Our Lady of Guadalupe, built during an age of epidemics, is ‘the church that would not die’
New Orleans, LA
By Mike Scott contributing writer, Originally published by the New Orleans Advocate
(Editor’s note: Oblate Father Tony Rigoli is pastor of Our Lady of Guadalupe / St. Jude Shrine)
They did know that people were dying, and that something was causing it.
Maybe it was bad air, or “miasma,” as it was known. Or maybe “exhalations of the dead” were to blame, some said.
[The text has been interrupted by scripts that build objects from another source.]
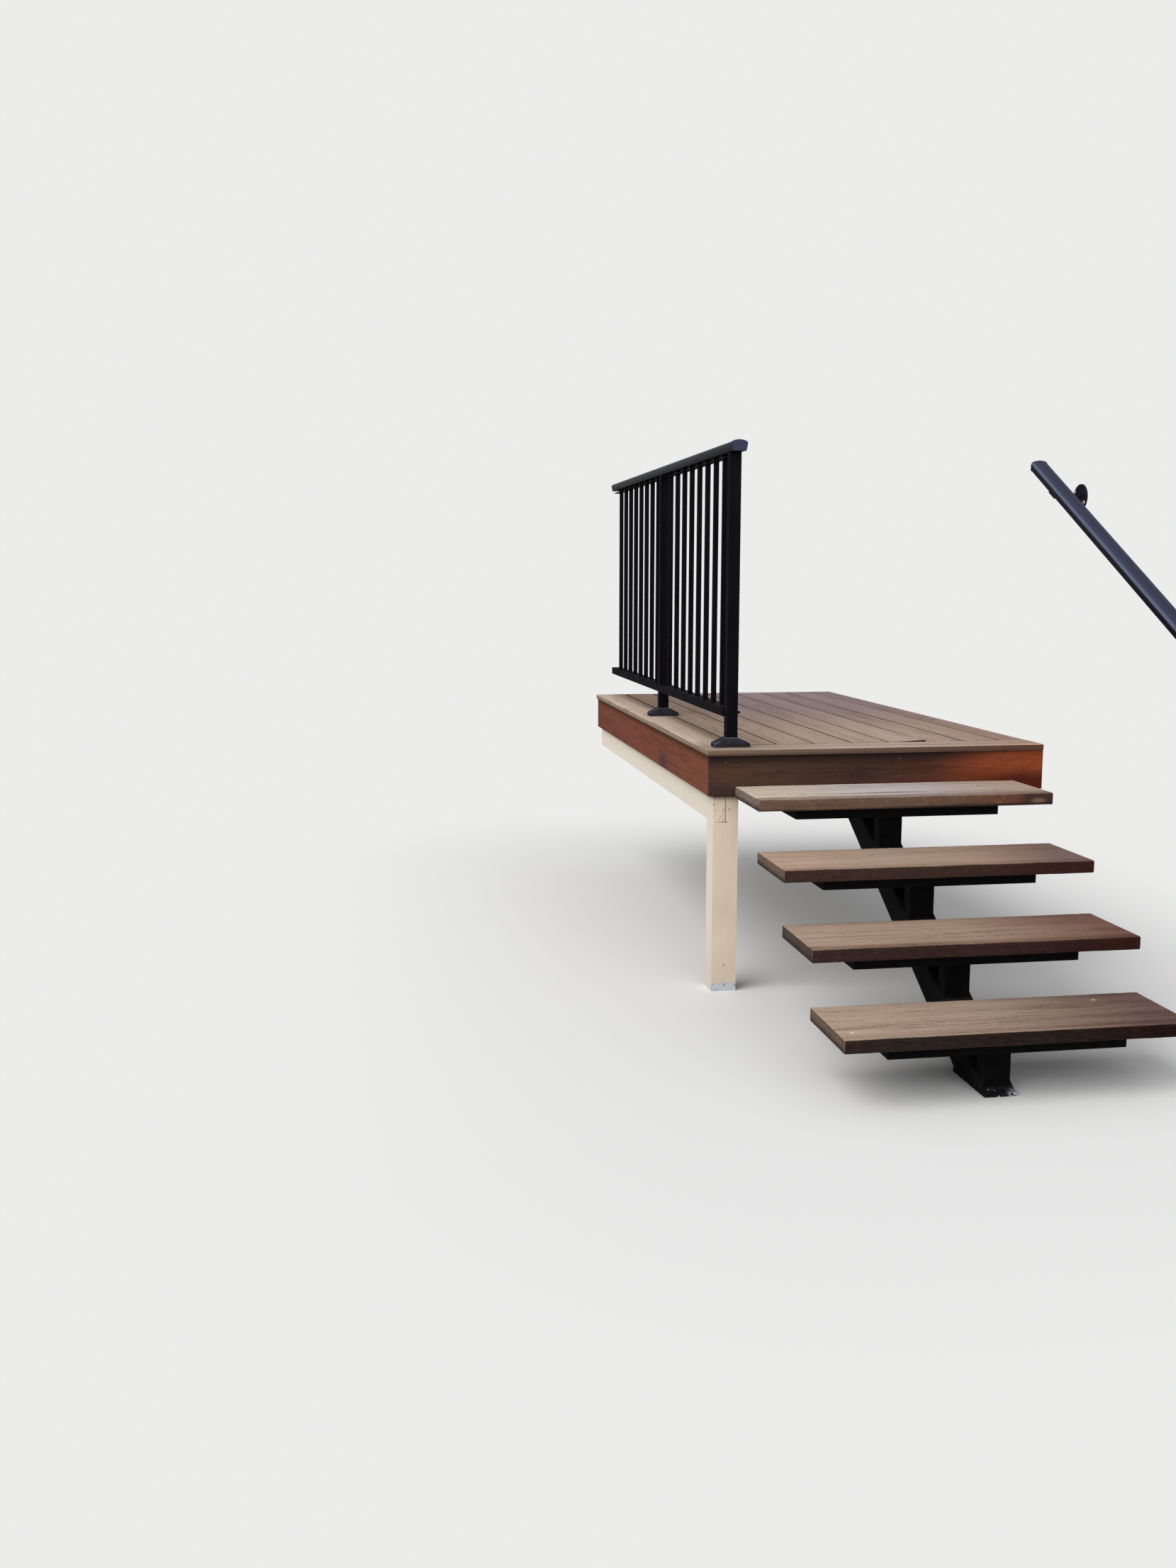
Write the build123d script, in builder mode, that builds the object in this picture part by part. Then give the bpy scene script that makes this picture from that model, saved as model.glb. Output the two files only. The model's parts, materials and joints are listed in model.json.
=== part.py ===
from build123d import *
import os
from math import atan2, cos, radians, sin

os.makedirs("parts", exist_ok=True)

# Timber entry steps with a landing, built against two walls of a house: four open hardwood treads on
# one steel stringer, a boarded deck on joists, a notched corner post, a balustrade and a wall rail.
# Millimetres. X runs into the right-hand wall, Y towards the back wall, Z up. The origin is the
# middle of the wall bearer's face on the right-hand wall.

# Deck
deck_height = 821
deck_width = 1170
deck_depth = 2272
board_width = 137
board_thickness = 19
board_gap = 4
front_overhang = 12
side_overhang = 8
board_round = 2.5
mitre_gap = 1.5
wall_gap = 5
narrowest_rip = 20

# Timber framing
fascia_thickness = 19
fascia_depth = 135
joist_thickness = 45
joist_depth = 140
joist_bays = 5
beam_thickness = 42
beam_depth = 85
corner_post_width = 85

# Treads
tread_count = 4
rise = 165
last_rise = 122
going = 280
tread_length = 970
tread_depth = 291
tread_thickness = 38
tread_round = 5
tread_wall_gap = 105
tread_fascia_gap = 1

# Steel under the treads
steel_shift = 18
stringer_width = 98
stringer_depth = 95
stringer_drop = 244
steel_wall = 5
steel_round = 8
stub_width = 80
stub_depth = 50
stub_setback = 100
carrier_length = 672
carrier_depth = 220
carrier_height = 33
carrier_plate = 5
carrier_setback = 36
base_plate_width = 94
base_plate_thickness = 12
base_plate_toe = 18
base_plate_heel = 6
top_plate_width = 120
top_plate_thickness = 10
top_plate_margin = 25

# Balustrade
rail_inset = 98
rail_height = 995
rail_width = 56
rail_depth = 35
rail_taper = 6
rail_crown_rise = 8
rail_shoulder_round = 10
rail_foot_round = 3
rail_wall = 2.5
rail_nose = 40
cap_thickness = 4
cap_margin = 1
cap_chamfer = 1.5
baluster_post_width = 38
baluster_post_wall = 3
baluster_post_round = 2
front_post_inset = 91
bottom_rail_width = 44
bottom_rail_depth = 30
bottom_rail_clearance = 100
balusters_per_bay = 8
baluster_width = 16
strip_width = 26
strip_thickness = 3
strip_drop = 8
cover_length = 120
cover_breadth = 56
cover_rim = 14
cover_height = 33
cover_collar = 3
slip_fit = 0.3

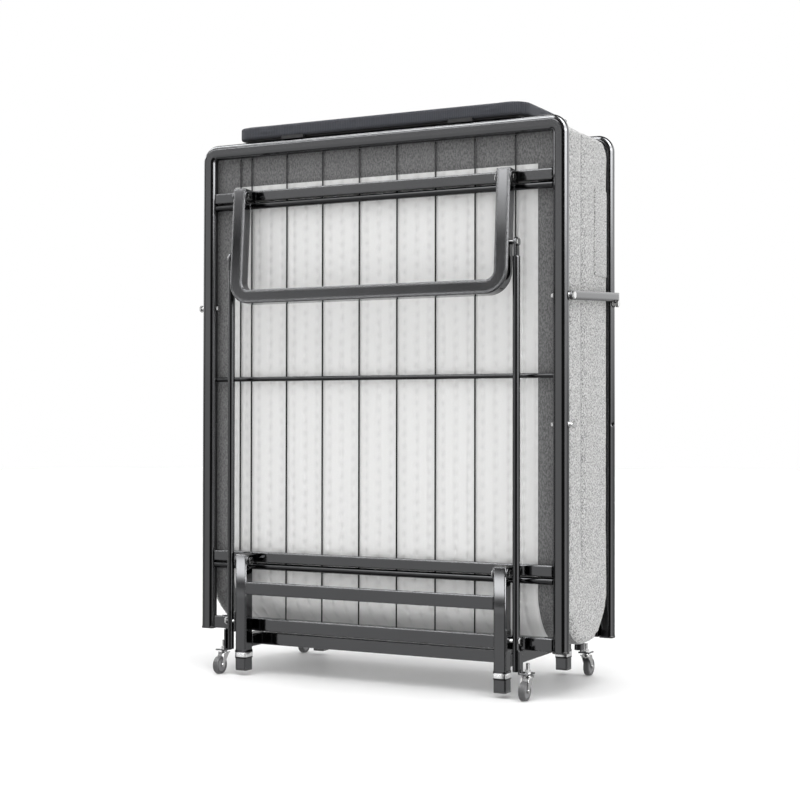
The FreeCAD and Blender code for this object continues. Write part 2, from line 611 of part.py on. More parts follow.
def make_latch():
    stow = "latch_height - 2 * latch_setback"
    node("head_rail_bolts", group("head_rail_bolts", [
        rail_bolt("latch_bolt", "right", -1, "latch_height"),
        rail_bolt("stow_stud", "right", -1, stow),
        rail_bolt("head_left_bolt", "left", -1, "latch_height")]))
    node("foot_rail_bolts", group("foot_rail_bolts", [
        rail_bolt("catch_stud", "right", 1, "latch_height"),
        rail_bolt("foot_left_bolt", "left", 1, "latch_height")]))
    eye = rod("latch_eye", "X", "latch_inner", "0 - latch_setback", "latch_height",
              "latch_face / 2", "latch_thick")
    bar = box("latch_blade", 0, 0, "0 - latch_face / 2", "latch_thick",
              "2 * latch_setback + latch_tail", "latch_face")
    tilt = group("latch_tilt", [bar])
    place(tilt, "latch_inner", "0 - latch_setback", "latch_height", Rotation(Vector(1, 0, 0), 1))
    tilt.setExpression("Placement.Rotation.Angle",
                       "atan(Sizes.latch_rise / (2 * Sizes.latch_setback))")
    hook = box("latch_hook", "latch_inner", "latch_setback + stud_radius + hook_gap",
               "latch_height - hook_drop", "latch_thick", "hook_length",
               "latch_rise + hook_drop")
    hole = rod("latch_hole", "X", "latch_inner - latch_thick", "0 - latch_setback",
               "latch_height", "stud_radius + running_gap", "3 * latch_thick")
    node("side_latch", cut("side_latch", fuse("latch_blank", [eye, tilt, hook]), hole))


# ---------------------------------------------------------------- build and write out
make_deck()
make_pivots()
make_base()
make_end_leg()
make_link()
for deck_name in ("head", "foot"):
    for side_name in SIDES:
        make_caster(deck_name, side_name)
make_mattress()
make_panel()
make_latch()
doc.recompute()

for item in doc.Objects:
    if "Invalid" in item.State or "Error" in item.State:
        raise RuntimeError("%s did not build: %s" % (item.Label, item.State))
os.makedirs("parts", exist_ok=True)
for label, item in NODES.items():
    shape = item.Shape
    if shape.isNull() or not shape.isValid():
        raise RuntimeError("%s has no valid shape" % label)
    shape.exportStep("parts/%s.step" % label)
    bounds = shape.BoundBox
    print("%-26s solids %2d  volume %10.0f  X %7.1f %7.1f  Y %7.1f %7.1f  Z %7.1f %7.1f" % (
        label, len(shape.Solids), shape.Volume, bounds.XMin, bounds.XMax,
        bounds.YMin, bounds.YMax, bounds.ZMin, bounds.ZMax))
print(len(NODES), "nodes")
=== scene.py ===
"""Looks of the folding cot: chromed frame, quilted mattress, padded head panel and studio.

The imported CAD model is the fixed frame.  Everything here is in metres in that frame: X is the
width, the head deck is on the -Y side, the foot deck on the +Y side, and Z is up.
"""
import json
import math

import bmesh
import bpy
import numpy as np
from mathutils import Matrix, Vector


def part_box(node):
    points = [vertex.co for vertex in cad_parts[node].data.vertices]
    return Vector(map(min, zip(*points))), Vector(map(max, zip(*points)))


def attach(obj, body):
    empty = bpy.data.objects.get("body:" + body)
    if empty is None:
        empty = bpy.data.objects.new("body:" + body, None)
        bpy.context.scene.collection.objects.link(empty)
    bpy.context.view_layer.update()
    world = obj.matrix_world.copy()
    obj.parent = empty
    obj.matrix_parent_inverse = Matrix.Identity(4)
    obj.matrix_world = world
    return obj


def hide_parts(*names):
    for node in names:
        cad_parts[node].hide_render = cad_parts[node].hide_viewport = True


bl_info = {
    "name": "Folding Cot",
    "version": (1, 0, 0),
    "blender": (4, 5, 0),
    "location": "3D View > Sidebar > Folding Cot",
    "description": "Dresses the packed frame of a folding cot and sets it in a white studio",
    "category": "Object",
}

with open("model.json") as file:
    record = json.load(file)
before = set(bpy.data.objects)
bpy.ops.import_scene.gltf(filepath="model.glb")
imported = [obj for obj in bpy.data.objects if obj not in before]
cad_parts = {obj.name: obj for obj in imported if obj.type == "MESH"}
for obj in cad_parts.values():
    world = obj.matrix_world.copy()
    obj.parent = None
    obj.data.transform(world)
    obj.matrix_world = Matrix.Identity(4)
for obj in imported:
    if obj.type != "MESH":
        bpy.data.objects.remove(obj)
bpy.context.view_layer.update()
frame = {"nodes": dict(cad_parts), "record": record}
DECKS = {"head": -1, "foot": 1}
MM = 0.001

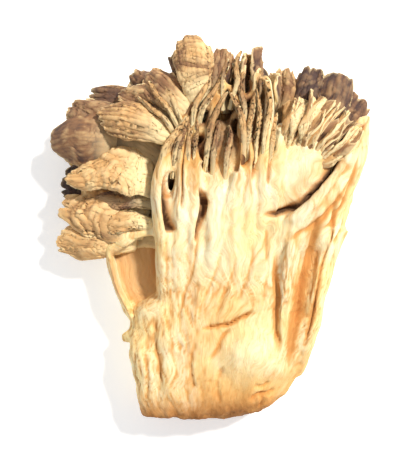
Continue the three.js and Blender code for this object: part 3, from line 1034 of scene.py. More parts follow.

To combat the former, cannons were periodically fired into the air to “break up” the miasma. To spare congregants of St. Louis Cathedral from those suspect exhalations, a mortuary chapel was built at the back of the French Quarter — right across Basin Street from St. Louis Cemetery No. 1 — to host funerals of yellow fever victims.
Those cannons, of course, have long since fallen silent. The old chapel, however, still stands at Rampart and Conti streets, recognized as the oldest church building in the city and — having gone through numerous incarnations over the decades — standing as a nearly 200-year-old reminder that there is, indeed, life after epidemics.
Today, it is known as Our Lady of Guadalupe Church, home of shrines to St. Jude, he of lost causes; St. Expedite, whose complicated but amusing backstory we’ll save for another day; and to the city’s fallen police officers and firefighters.